▶ What is asked: Every line of the data must be copied exactly.
START Data extract
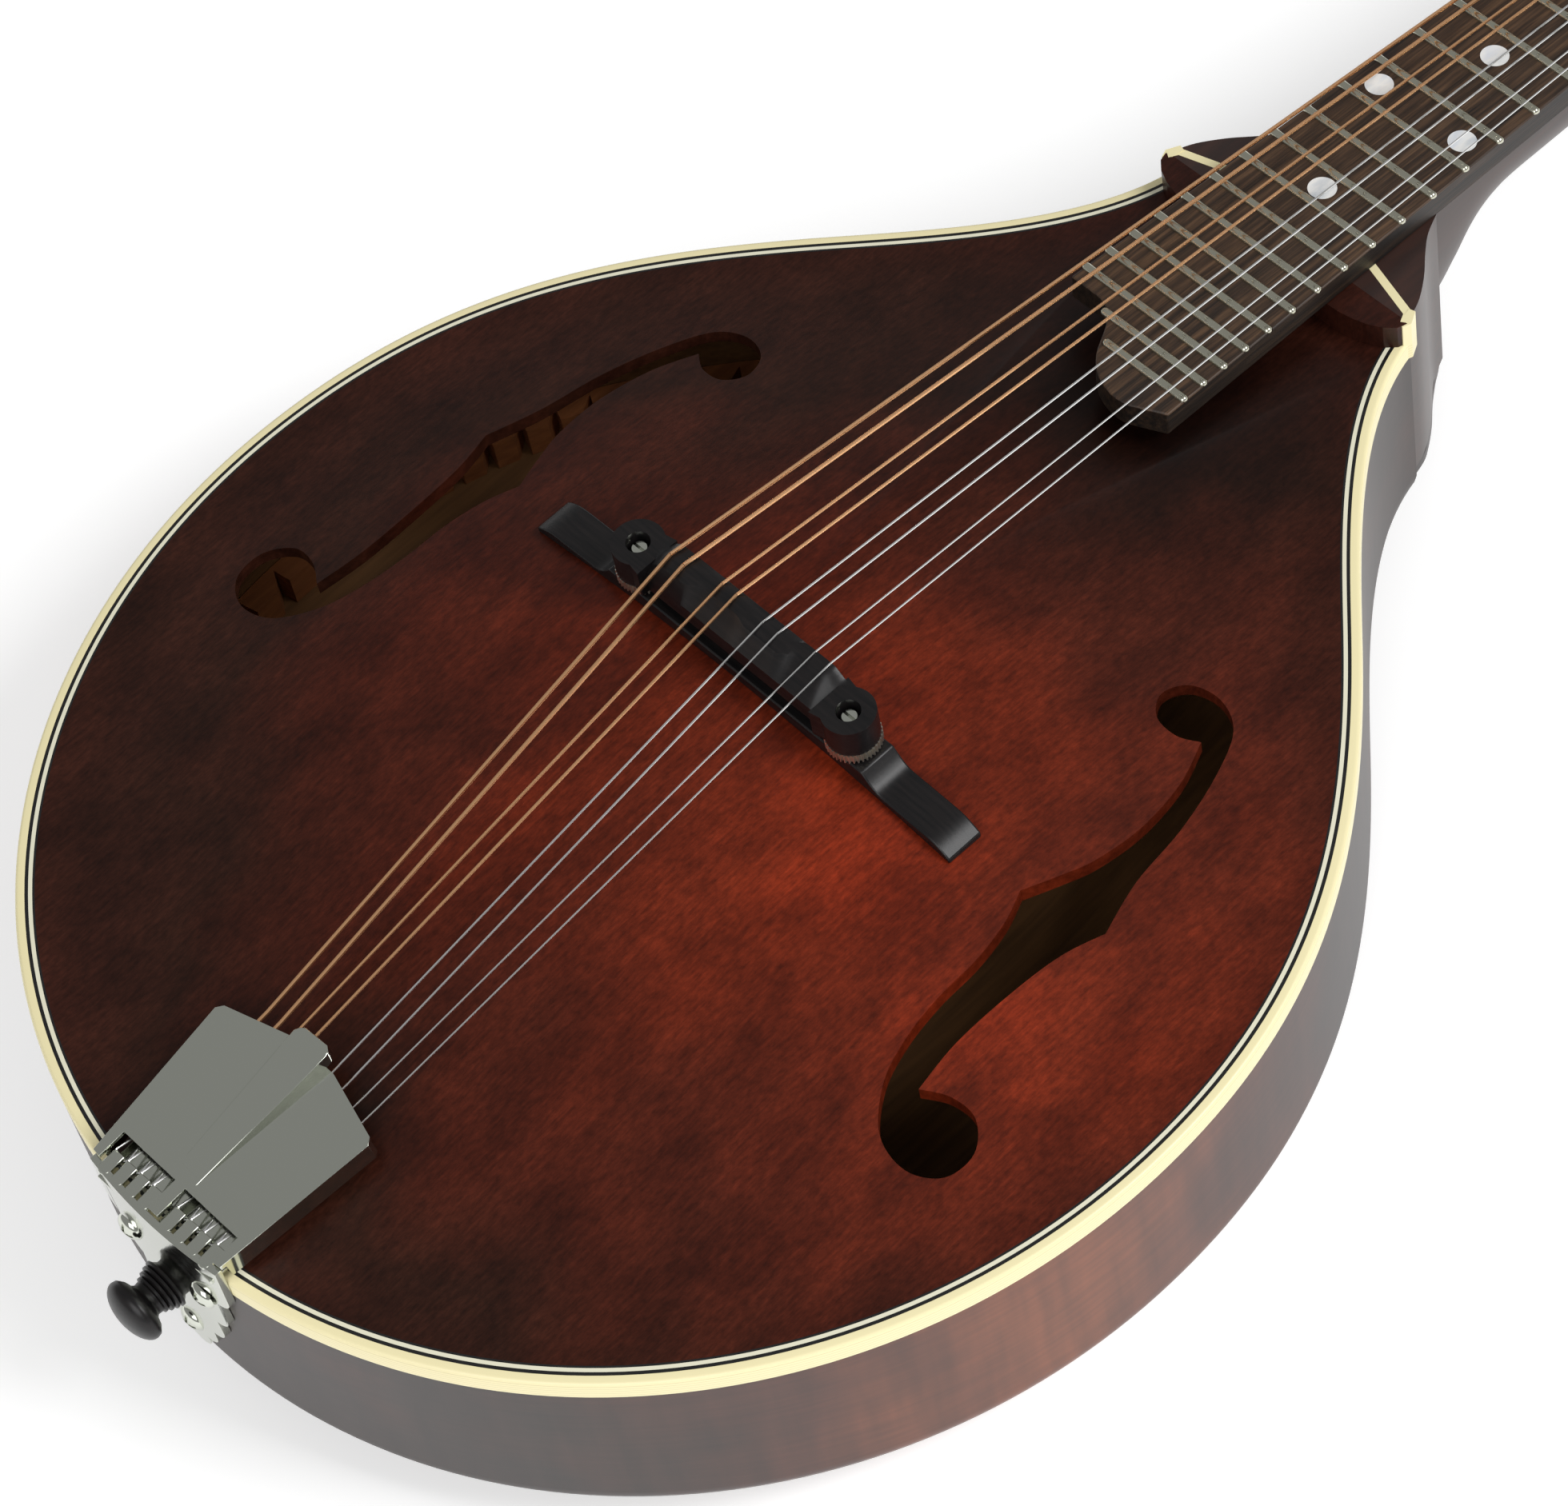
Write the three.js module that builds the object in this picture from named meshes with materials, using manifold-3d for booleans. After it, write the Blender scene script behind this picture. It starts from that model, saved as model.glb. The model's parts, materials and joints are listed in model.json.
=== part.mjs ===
// Archtop mandolin with a teardrop body, as an assembly of its separate pieces.
// Millimetres. In the instrument frame +Y runs from the tail to the head, +X to the treble side
// and +Z out of the top; z = 0 is the edge of the top and y = 0 is where the string length ends.
import * as THREE from 'three';
import { mergeVertices } from 'three/addons/utils/BufferGeometryUtils.js';
import Module from 'manifold-3d';

const wasm = await Module();
wasm.setup();

// ---------------------------------------------------------------- driving sizes
const STRING_LENGTH = 352.4;
const NECK_ANGLE = THREE.MathUtils.degToRad(5.45);
const BOARD_PLANE_Z = 25.6;

const BODY = { halfWidth: 125.7, tailLength: 132, widestY: -26 };
const TAIL_Y = BODY.widestY - BODY.tailLength;
const SHOULDER = { x: 74.4, y: 83.3 };
const NECK_END = { x: 33.4, y: 141 };
const BODY_DEPTH = 48;
const PLATE = 4.5;
const INNER_BACK = PLATE - BODY_DEPTH;
const TOP_CARVED = 2.8;
const RIB = 2.3;
const BINDING = 2;
const LINING = { width: 5.5, height: 8 };
const TOP_ARCH = 15.2;
const BACK_ARCH = 15;
const BACK_ROUNDING = 2;
const ARCH_CENTRE_Y = -12;
const FLAT_EDGE = 0.95;

const BOARD = { thickness: 6, halfAtNut: 12.9, halfAtEnd: 19.5, endY: 93.4 };
const FRETS = 23;
const FRET = { width: 2, height: 1, sunk: 0.4 };
const NUT = { length: 4.8, height: 1.9 };
const HEAD = { angle: THREE.MathUtils.degToRad(15), thickness: 13, veneer: 2, length: 128 };
const TUNER = { firstY: 30, pitch: 23, postX: 17, wormOffset: 7.85, axisZ: -16.8 };

const BRIDGE = {
  y: -5.5,
  studX: 29,
  studRadius: 1.8,
  footHalf: 57.5,
  footTop: 18.2,
  crestZ: 30.8,
  bossTop: 28.4,
};
const WHEEL = { radius: 5.6, bottom: 18.9, top: 21.1 };
const TAILPIECE = {
  pitch: THREE.MathUtils.degToRad(7.3),
  lift: 0.4,
  coverFrontHalf: 21.8,
  coverRearHalf: 18.2,
};
const PIN_Z = -16.5;

const GAP = 0.3;
const TOUCH = 0.05;
const OUTLINE_STEPS = 26;
// The instrument lies on its arched back and the end of its headstock.
const REST_TILT = THREE.MathUtils.degToRad(1.32);

// ---------------------------------------------------------------- materials
function finish(color, roughness, metalness = 0) {
  return new THREE.MeshStandardMaterial({ color, roughness, metalness });
}

const STAINED_TOP = finish(0x57200f, 0.35);
const STAINED_MAPLE = finish(0x5a2a1a, 0.4);
const RAW_MAPLE = finish(0xc99a63, 0.7);
const RAW_SPRUCE = finish(0xd8b27a, 0.75);
const CREAM = finish(0xe4dcb4, 0.45);
const EBONY = finish(0x17130f, 0.4);
const BOARD_WOOD = finish(0x35241a, 0.55);
const NICKEL = finish(0xb9b9ae, 0.22, 1);
const BRASS = finish(0xb98f4a, 0.35, 1);
const STEEL = finish(0xc8c8c8, 0.3, 1);
const BRONZE = finish(0xb8763c, 0.35, 1);
const BONE = finish(0xeee6cf, 0.5);
const PEARL = finish(0xe9e4d6, 0.3);

// ---------------------------------------------------------------- solid helpers
function toManifold(geometry) {
  const bare = geometry.clone();
  bare.deleteAttribute('normal');
  bare.deleteAttribute('uv');
  const merged = mergeVertices(bare, 1e-4);
  return new wasm.Manifold(new wasm.Mesh({
    numProp: 3,
    vertProperties: new Float32Array(merged.attributes.position.array),
    triVerts: new Uint32Array(merged.index.array),
  }));
}

function toGeometry(manifold) {
  const mesh = manifold.getMesh();
  const geometry = new THREE.BufferGeometry();
  geometry.setAttribute('position', new THREE.BufferAttribute(mesh.vertProperties, 3));
  geometry.setIndex(new THREE.BufferAttribute(mesh.triVerts, 1));
  geometry.computeVertexNormals();
  return geometry;
}

function join(...geometries) {
  return toGeometry(geometries.map(toManifold).reduce((sum, next) => sum.add(next)));
}

function cut(geometry, ...tools) {
  const solids = tools.map(toManifold);
  return toGeometry(solids.reduce((rest, tool) => rest.subtract(tool), toManifold(geometry)));
}

function common(first, second) {
  return toGeometry(toManifold(first).intersect(toManifold(second)));
}

function mirrored(geometry) {
  return toGeometry(toManifold(geometry).mirror([1, 0, 0]));
}

function moved(geometry, x, y, z) {
  return geometry.clone().translate(x, y, z);
}

function box(minimum, maximum) {
  const size = maximum.map((high, axis) => high - minimum[axis]);
  const centre = maximum.map((high, axis) => (high + minimum[axis]) / 2);
  return new THREE.BoxGeometry(...size).translate(...centre);
}

function shapeOf(points) {
  return new THREE.Shape(points.map(([x, y]) => new THREE.Vector2(x, y)));
}

function extruded(shape, depth, curveSegments = 6) {
  return new THREE.ExtrudeGeometry(shape, { depth, bevelEnabled: false, curveSegments });
}

// A prism standing on the XY plane, one lying along X with its outline in YZ, and one along Y.
function prismZ(shape, low, high) {
  return extruded(shape, high - low).translate(0, 0, low);
}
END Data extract
▶ Response to this exercise:
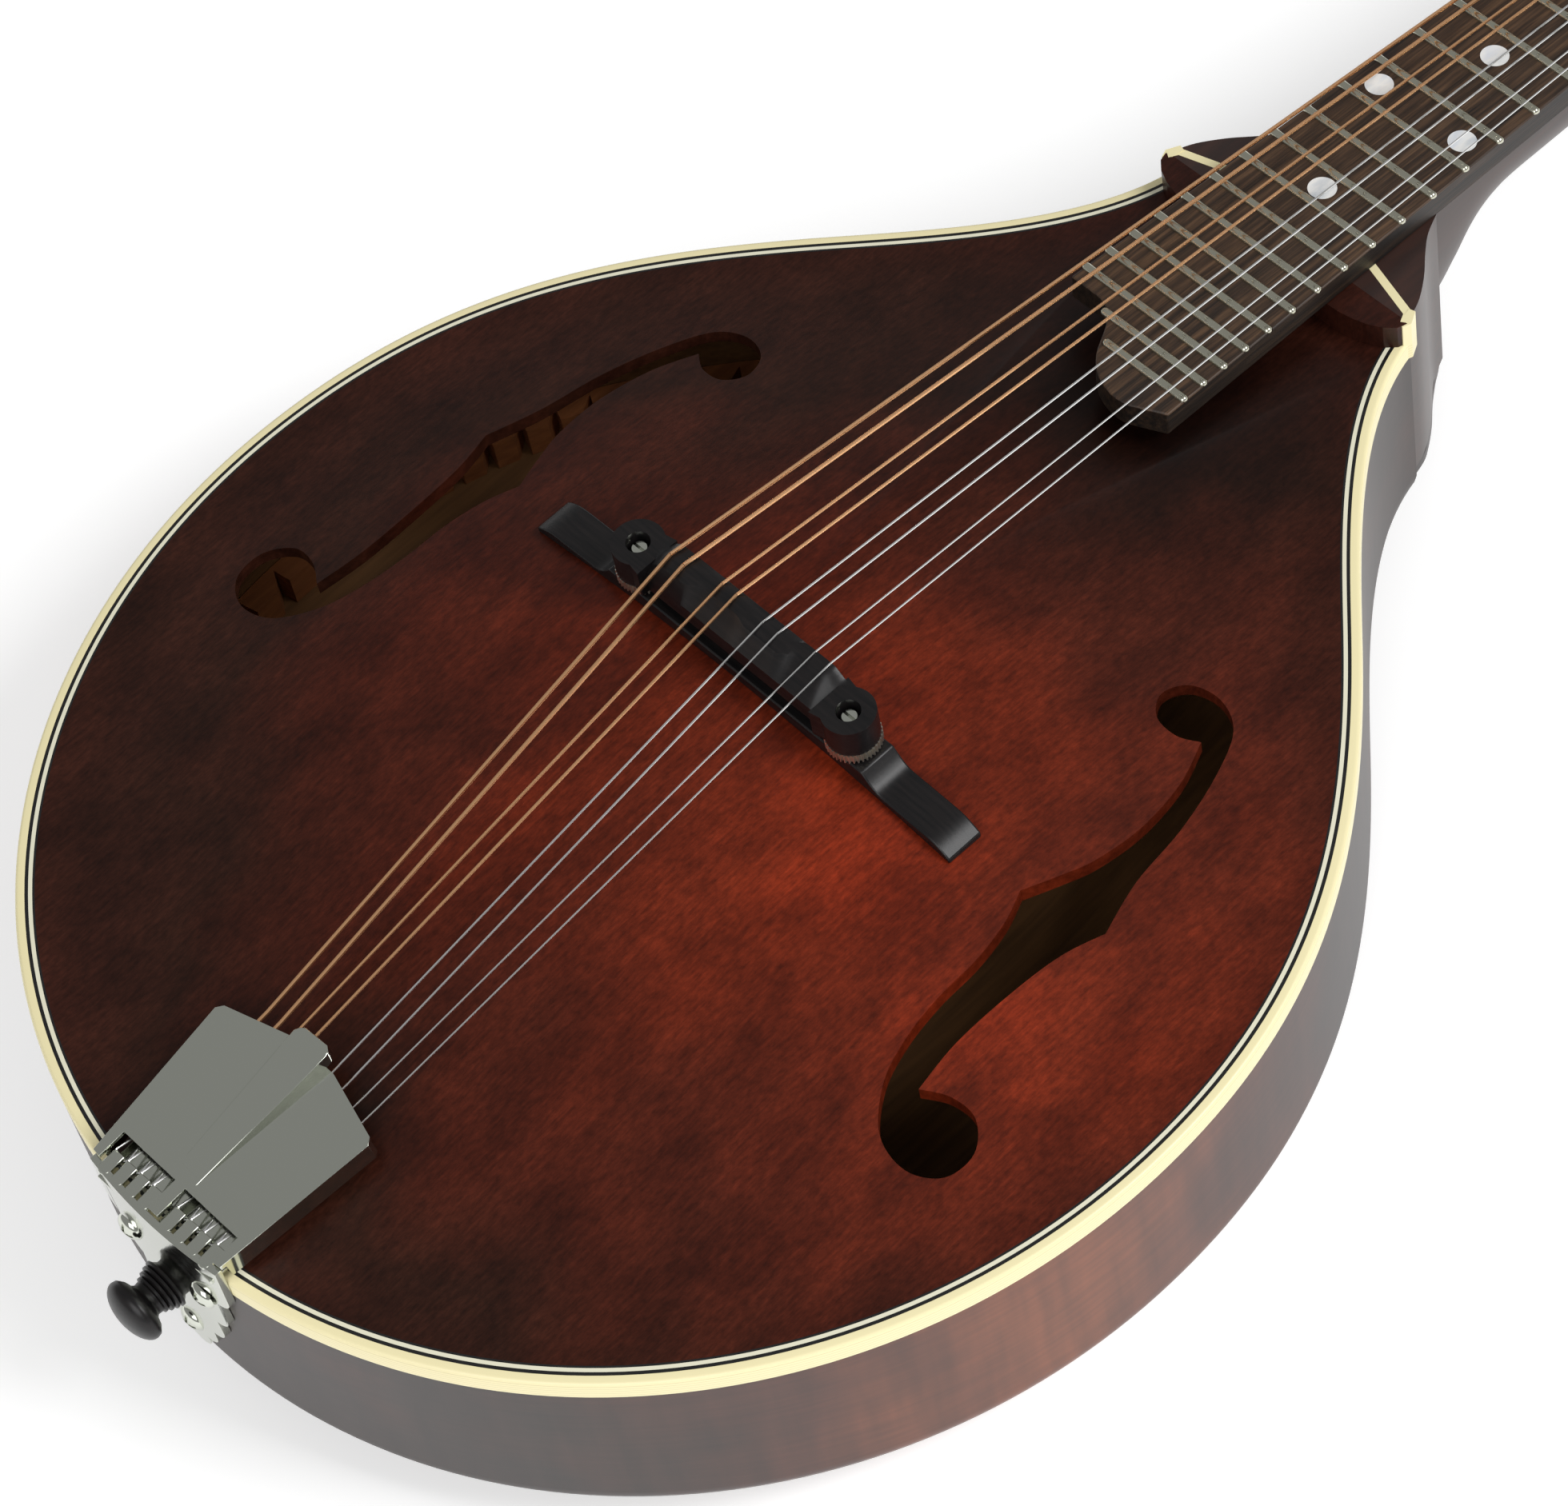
Write the three.js module that builds the object in this picture from named meshes with materials, using manifold-3d for booleans. After it, write the Blender scene script behind this picture. It starts from that model, saved as model.glb. The model's parts, materials and joints are listed in model.json.
=== part.mjs ===
// Archtop mandolin with a teardrop body, as an assembly of its separate pieces.
// Millimetres. In the instrument frame +Y runs from the tail to the head, +X to the treble side
// and +Z out of the top; z = 0 is the edge of the top and y = 0 is where the string length ends.
import * as THREE from 'three';
import { mergeVertices } from 'three/addons/utils/BufferGeometryUtils.js';
import Module from 'manifold-3d';

const wasm = await Module();
wasm.setup();

// ---------------------------------------------------------------- driving sizes
const STRING_LENGTH = 352.4;
const NECK_ANGLE = THREE.MathUtils.degToRad(5.45);
const BOARD_PLANE_Z = 25.6;

const BODY = { halfWidth: 125.7, tailLength: 132, widestY: -26 };
const TAIL_Y = BODY.widestY - BODY.tailLength;
const SHOULDER = { x: 74.4, y: 83.3 };
const NECK_END = { x: 33.4, y: 141 };
const BODY_DEPTH = 48;
const PLATE = 4.5;
const INNER_BACK = PLATE - BODY_DEPTH;
const TOP_CARVED = 2.8;
const RIB = 2.3;
const BINDING = 2;
const LINING = { width: 5.5, height: 8 };
const TOP_ARCH = 15.2;
const BACK_ARCH = 15;
const BACK_ROUNDING = 2;
const ARCH_CENTRE_Y = -12;
const FLAT_EDGE = 0.95;

const BOARD = { thickness: 6, halfAtNut: 12.9, halfAtEnd: 19.5, endY: 93.4 };
const FRETS = 23;
const FRET = { width: 2, height: 1, sunk: 0.4 };
const NUT = { length: 4.8, height: 1.9 };
const HEAD = { angle: THREE.MathUtils.degToRad(15), thickness: 13, veneer: 2, length: 128 };
const TUNER = { firstY: 30, pitch: 23, postX: 17, wormOffset: 7.85, axisZ: -16.8 };

const BRIDGE = {
  y: -5.5,
  studX: 29,
  studRadius: 1.8,
  footHalf: 57.5,
  footTop: 18.2,
  crestZ: 30.8,
  bossTop: 28.4,
};
const WHEEL = { radius: 5.6, bottom: 18.9, top: 21.1 };
const TAILPIECE = {
  pitch: THREE.MathUtils.degToRad(7.3),
  lift: 0.4,
  coverFrontHalf: 21.8,
  coverRearHalf: 18.2,
};
const PIN_Z = -16.5;

const GAP = 0.3;
const TOUCH = 0.05;
const OUTLINE_STEPS = 26;
// The instrument lies on its arched back and the end of its headstock.
const REST_TILT = THREE.MathUtils.degToRad(1.32);

// ---------------------------------------------------------------- materials
function finish(color, roughness, metalness = 0) {
  return new THREE.MeshStandardMaterial({ color, roughness, metalness });
}

const STAINED_TOP = finish(0x57200f, 0.35);
const STAINED_MAPLE = finish(0x5a2a1a, 0.4);
const RAW_MAPLE = finish(0xc99a63, 0.7);
const RAW_SPRUCE = finish(0xd8b27a, 0.75);
const CREAM = finish(0xe4dcb4, 0.45);
const EBONY = finish(0x17130f, 0.4);
const BOARD_WOOD = finish(0x35241a, 0.55);
const NICKEL = finish(0xb9b9ae, 0.22, 1);
const BRASS = finish(0xb98f4a, 0.35, 1);
const STEEL = finish(0xc8c8c8, 0.3, 1);
const BRONZE = finish(0xb8763c, 0.35, 1);
const BONE = finish(0xeee6cf, 0.5);
const PEARL = finish(0xe9e4d6, 0.3);

// ---------------------------------------------------------------- solid helpers
function toManifold(geometry) {
  const bare = geometry.clone();
  bare.deleteAttribute('normal');
  bare.deleteAttribute('uv');
  const merged = mergeVertices(bare, 1e-4);
  return new wasm.Manifold(new wasm.Mesh({
    numProp: 3,
    vertProperties: new Float32Array(merged.attributes.position.array),
    triVerts: new Uint32Array(merged.index.array),
  }));
}

function toGeometry(manifold) {
  const mesh = manifold.getMesh();
  const geometry = new THREE.BufferGeometry();
  geometry.setAttribute('position', new THREE.BufferAttribute(mesh.vertProperties, 3));
  geometry.setIndex(new THREE.BufferAttribute(mesh.triVerts, 1));
  geometry.computeVertexNormals();
  return geometry;
}

function join(...geometries) {
  return toGeometry(geometries.map(toManifold).reduce((sum, next) => sum.add(next)));
}

function cut(geometry, ...tools) {
  const solids = tools.map(toManifold);
  return toGeometry(solids.reduce((rest, tool) => rest.subtract(tool), toManifold(geometry)));
}

function common(first, second) {
  return toGeometry(toManifold(first).intersect(toManifold(second)));
}

function mirrored(geometry) {
  return toGeometry(toManifold(geometry).mirror([1, 0, 0]));
}

function moved(geometry, x, y, z) {
  return geometry.clone().translate(x, y, z);
}

function box(minimum, maximum) {
  const size = maximum.map((high, axis) => high - minimum[axis]);
  const centre = maximum.map((high, axis) => (high + minimum[axis]) / 2);
  return new THREE.BoxGeometry(...size).translate(...centre);
}

function shapeOf(points) {
  return new THREE.Shape(points.map(([x, y]) => new THREE.Vector2(x, y)));
}

function extruded(shape, depth, curveSegments = 6) {
  return new THREE.ExtrudeGeometry(shape, { depth, bevelEnabled: false, curveSegments });
}

// A prism standing on the XY plane, one lying along X with its outline in YZ, and one along Y.
function prismZ(shape, low, high) {
  return extruded(shape, high - low).translate(0, 0, low);
}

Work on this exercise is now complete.